Hot Springs presents a different scenario.
"Hot Springs does like 700,000 in [annual visitors]," Hart said. "That's a wonderful base to work off."He also said the work of Hot Springs officials to reopen the dormant park made the decision easier.
David Byerly is president and CEO of the Greater Hot Springs Chamber of Commerce. Tourism accounts for about 7,000 jobs in the Hot Springs Metropolitan Statistical Area, he said; Garland County has about 40,000 jobs total. The theme park is a boon to the small city, he said.
"Does the state have another one?" Byerly asked rhetorically. While there are some water parks scattered around Arkansas, the state hasn't had another true theme park since Dogpatch USA near Jasper closed in 1993.
Chamber members experience the park's impact when hotel rooms fill and restaurant receipts return, he said.
"I think this community enjoys a very large tourism [industry], and I think that owes greatly to having two of the largest tourism draws in the state," Byerly said, referring to Oaklawn Park and Magic Springs.

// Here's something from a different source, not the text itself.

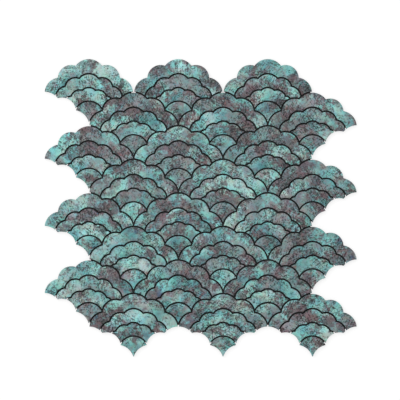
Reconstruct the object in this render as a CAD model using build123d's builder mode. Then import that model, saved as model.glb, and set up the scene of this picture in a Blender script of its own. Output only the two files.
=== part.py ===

Jay Chesshir, president of the Little Rock Regional Chamber of Commerce, formerly sat in Byerly's chair and helped recruit Themeparks LLC.
"Even when things weren't going well for the previous owners, it still had a major economic impact on Garland County and Hot Springs," he said.
"We saw the positive impact on the community and knew it could have an impact on Hot Springs and the state as a whole if it reached regional status."
The problem was enticing an investor to take over.
"We knew it would take a public-private partnership in order to create the total financing package required to produce an attraction that would be regional in scope," he said.
Garland County voters have passed three industrial development revenue bond issues in order to help the park continue investing. Magic Springs also receives a sales tax credit of about 25 percent.